▸ To do
Every line of the data must be copied exactly.

******************************

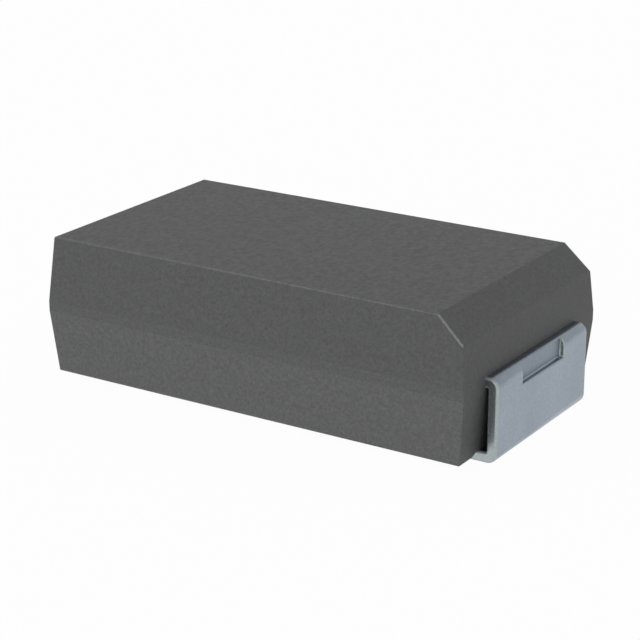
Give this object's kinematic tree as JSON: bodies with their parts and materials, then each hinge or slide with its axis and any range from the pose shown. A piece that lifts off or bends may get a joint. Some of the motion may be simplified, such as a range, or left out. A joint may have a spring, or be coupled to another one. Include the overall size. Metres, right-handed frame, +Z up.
{
  "type": "tantalum capacitor",
  "caption": "Low-profile moulded surface-mount tantalum capacitor with folded end terminals and a bevelled top edge at its anode end.",
  "frame": {"origin": "centre of the footprint on the soldering plane, level with the undersides of both feet", "axes": "+X along the length towards the anode end with the bevelled top edge, +Y across the case, +Z up from the board"},
  "size_m": [0.006, 0.0032, 0.0018],
  "materials": {
    "moulded_epoxy": "matte, fine grain",
    "tin_plate": "matte tin plate",
    "sintered_tantalum": "porous, matte",
    "drawn_tantalum": "satin",
    "white_fluoropolymer": "waxy",
    "manganese_dioxide": "matte",
    "graphite": "soft sheen",
    "silver_paint": "matte metallic",
    "silver_adhesive": "matte metallic"
  },
  "bodies": {
    "root": {"case": "moulded_epoxy", "anode_terminal": "tin_plate", "cathode_terminal": "tin_plate", "tantalum_pellet": "sintered_tantalum", "anode_wire": "drawn_tantalum", "wire_washer": "white_fluoropolymer", "manganese_coat": "manganese_dioxide", "graphite_coat": "graphite", "silver_coat": "silver_paint", "silver_bond": "silver_adhesive"}
  },
  "joints": []
}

******************************

▸ Task result
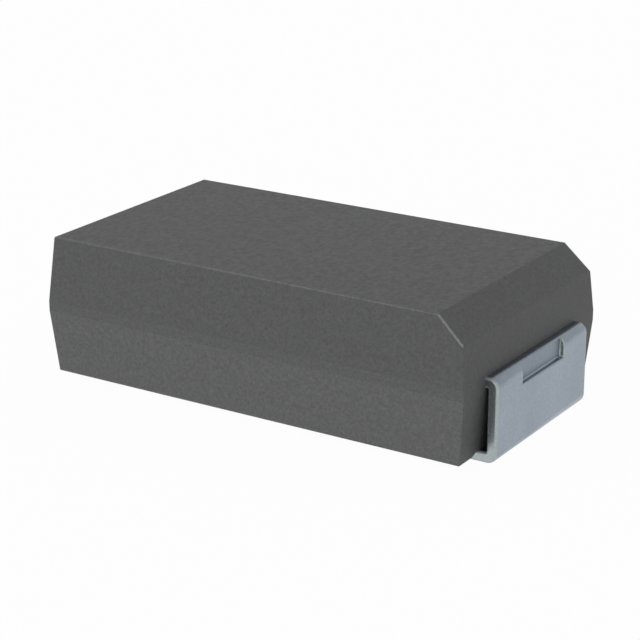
Give this object's kinematic tree as JSON: bodies with their parts and materials, then each hinge or slide with its axis and any range from the pose shown. A piece that lifts off or bends may get a joint. Some of the motion may be simplified, such as a range, or left out. A joint may have a spring, or be coupled to another one. Include the overall size. Metres, right-handed frame, +Z up.
{
  "type": "tantalum capacitor",
  "caption": "Low-profile moulded surface-mount tantalum capacitor with folded end terminals and a bevelled top edge at its anode end.",
  "frame": {"origin": "centre of the footprint on the soldering plane, level with the undersides of both feet", "axes": "+X along the length towards the anode end with the bevelled top edge, +Y across the case, +Z up from the board"},
  "size_m": [0.006, 0.0032, 0.0018],
  "materials": {
    "moulded_epoxy": "matte, fine grain",
    "tin_plate": "matte tin plate",
    "sintered_tantalum": "porous, matte",
    "drawn_tantalum": "satin",
    "white_fluoropolymer": "waxy",
    "manganese_dioxide": "matte",
    "graphite": "soft sheen",
    "silver_paint": "matte metallic",
    "silver_adhesive": "matte metallic"
  },
  "bodies": {
    "root": {"case": "moulded_epoxy", "anode_terminal": "tin_plate", "cathode_terminal": "tin_plate", "tantalum_pellet": "sintered_tantalum", "anode_wire": "drawn_tantalum", "wire_washer": "white_fluoropolymer", "manganese_coat": "manganese_dioxide", "graphite_coat": "graphite", "silver_coat": "silver_paint", "silver_bond": "silver_adhesive"}
  },
  "joints": []
}